# Odd behavior for pregnant doe.



## shirley (Apr 11, 2014)

So dixie is being overly affectionate today. Shes also smelling everywhere which is wierd for her. Shes chattering to her tummy lickin her udder and cooch pawing the ground. Ive thought she had at least two weeks left but could she be ready soon?


----------



## nancy d (Oct 5, 2007)

She is nesting. I bet you'll have kids today.:dance:


----------



## shirley (Apr 11, 2014)

Aw thats awesome  i hope its soon i thought it was odd behavior! Il deff have to keep a good eye on her all day and through the night eep so excited


----------



## toth boer goats (Jul 20, 2008)

Yep, she is preparing. 

Happy kidding


----------



## shirley (Apr 11, 2014)

Yay  i also couldnt get the babies to move for me is this because theyre getting ready as well?


----------



## goathiker (Apr 14, 2011)

Yes, babies often quit moving when the doe goes into early labor.


----------



## crownofjules (Dec 31, 2013)

Oh goatness! This thread makes me extra nervous! My doe, Madam, is due anytime now and I find myself watching and checking her rear 'areas of interest' (udder, ligs, goopy pooch) for signs.

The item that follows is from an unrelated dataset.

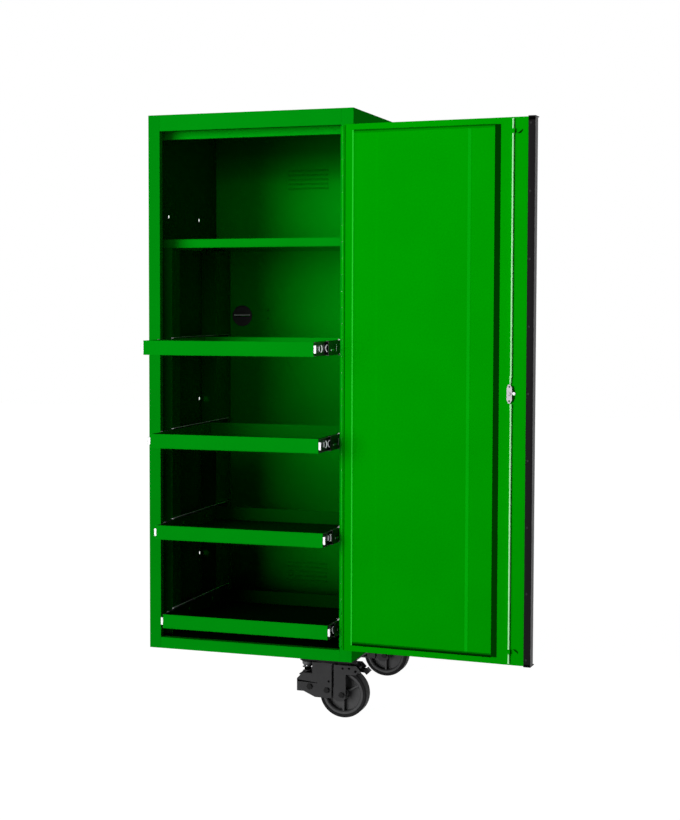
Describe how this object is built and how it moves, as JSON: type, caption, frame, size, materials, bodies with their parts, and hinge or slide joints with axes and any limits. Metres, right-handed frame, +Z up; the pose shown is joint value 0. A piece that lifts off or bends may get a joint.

She's grumpy in the early AM and refuses to let her rear-end face me - so we dance in a circle for a minute and I give up :doh:

It's those subtle differences in appearances, or not, that allow me to be at work with ease, rather than keyed up and worried...for now. I think I may take the day off if she starts labor. I think I should let my boss know not to expect me one day soon :thumbup:


----------



## sweetgoats (Oct 18, 2007)

How exciting, you will be having babies soon.


----------



## GoatGirlZ (Apr 24, 2014)

I checked my doe at four and she was pawing at the ground and then at nine WAHM babies now the baby is a month old


----------



## GoatGirlZ (Apr 24, 2014)

Keep us posted


----------



## nchen7 (Feb 25, 2013)

Happy kidding!!


----------



## shirley (Apr 11, 2014)

Wow yay you guys have got me going crazy now! Ive been sitting out with her all day. Shes been up and down pawing smelling licking,but no amber goo or anything yet. Her ligments are gone so im ready


----------



## Tayet (Feb 9, 2012)

Good luck!


----------



## scubacoz (Nov 7, 2013)

My Dixie is due today, no signs as of yet. She had some discharge yesterday but none today. She is eating really good. I hope she delivers tomorrow during the day. It's suppose to be in the 50's tonight and I would hate for her to deliver when it is that cool outside. Here is a picture of her today.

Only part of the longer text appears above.